Senior Judge of the United States District Court for the Eastern District of Michigan
- In office September 29, 2000 – March 18, 2020

Judge of the United States District Court for the Eastern District of Michigan
- In office October 14, 1986 – September 29, 2000
- Appointed by: Ronald Reagan
- Preceded by: Seat established by 98 Stat. 333
- Succeeded by: Stephen Murphy III

Personal details
- Born: Patrick James Duggan Jr.
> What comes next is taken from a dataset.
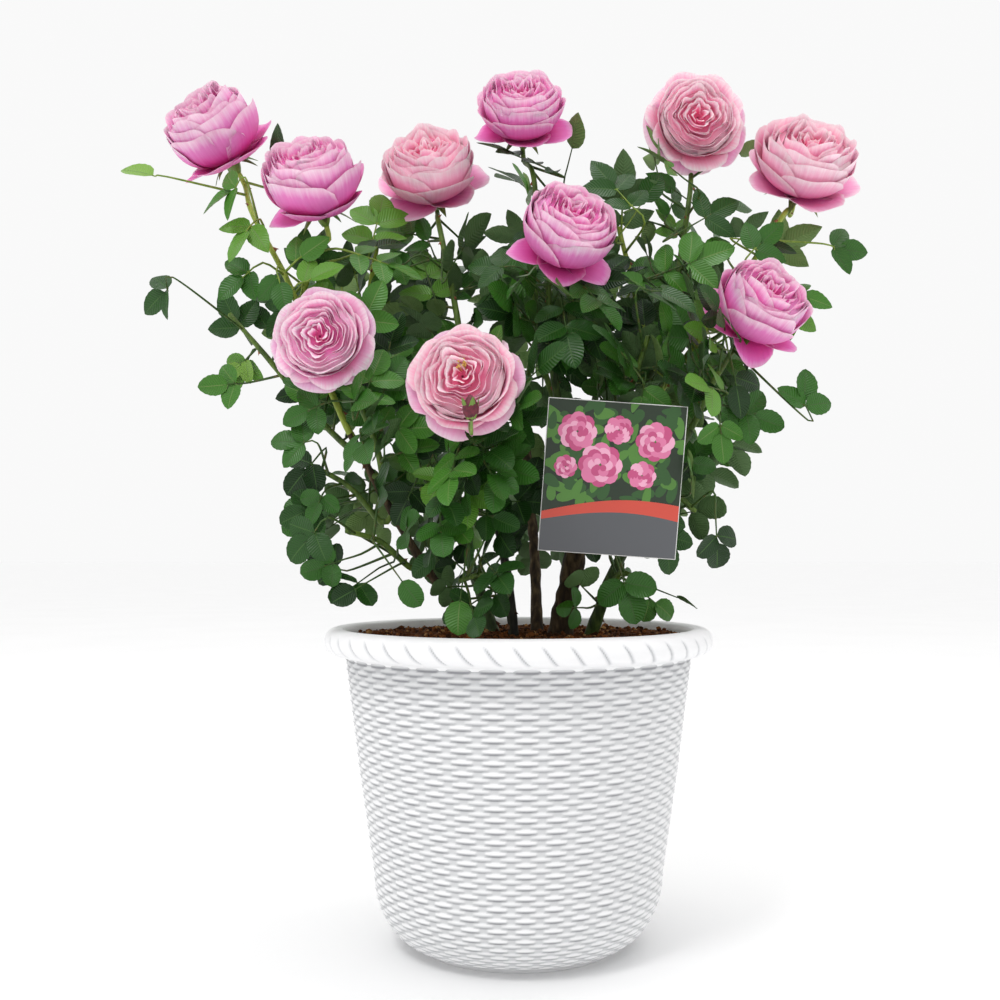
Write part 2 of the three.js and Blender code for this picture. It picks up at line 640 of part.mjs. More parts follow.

September 28, 1933 Detroit, Michigan, U.S.
- Died: March 18, 2020 (aged 86) Livonia, Michigan, U.S.
- Party: Republican
- Spouse: Joan Colosimo ​(m. 1957)​
- Children: 5, including Mike
- Alma mater: Xavier University (BS) University of Detroit Mercy School of Law (LLB)

= Patrick J. Duggan =

American judge (1933–2020)

Patrick James Duggan Jr. (September 28, 1933 – March 18, 2020) was a United States district judge of the United States District Court for the Eastern District of Michigan.

==Education and career==

Born in Detroit, Michigan, Duggan received a Bachelor of Science degree from Xavier University in 1955 and a Juris Doctor from the University of Detroit Mercy School of Law in 1958. He was in private practice in Detroit from 1959 to 1976. He was a judge on the Wayne County Circuit Court, Michigan from 1977 to 1986.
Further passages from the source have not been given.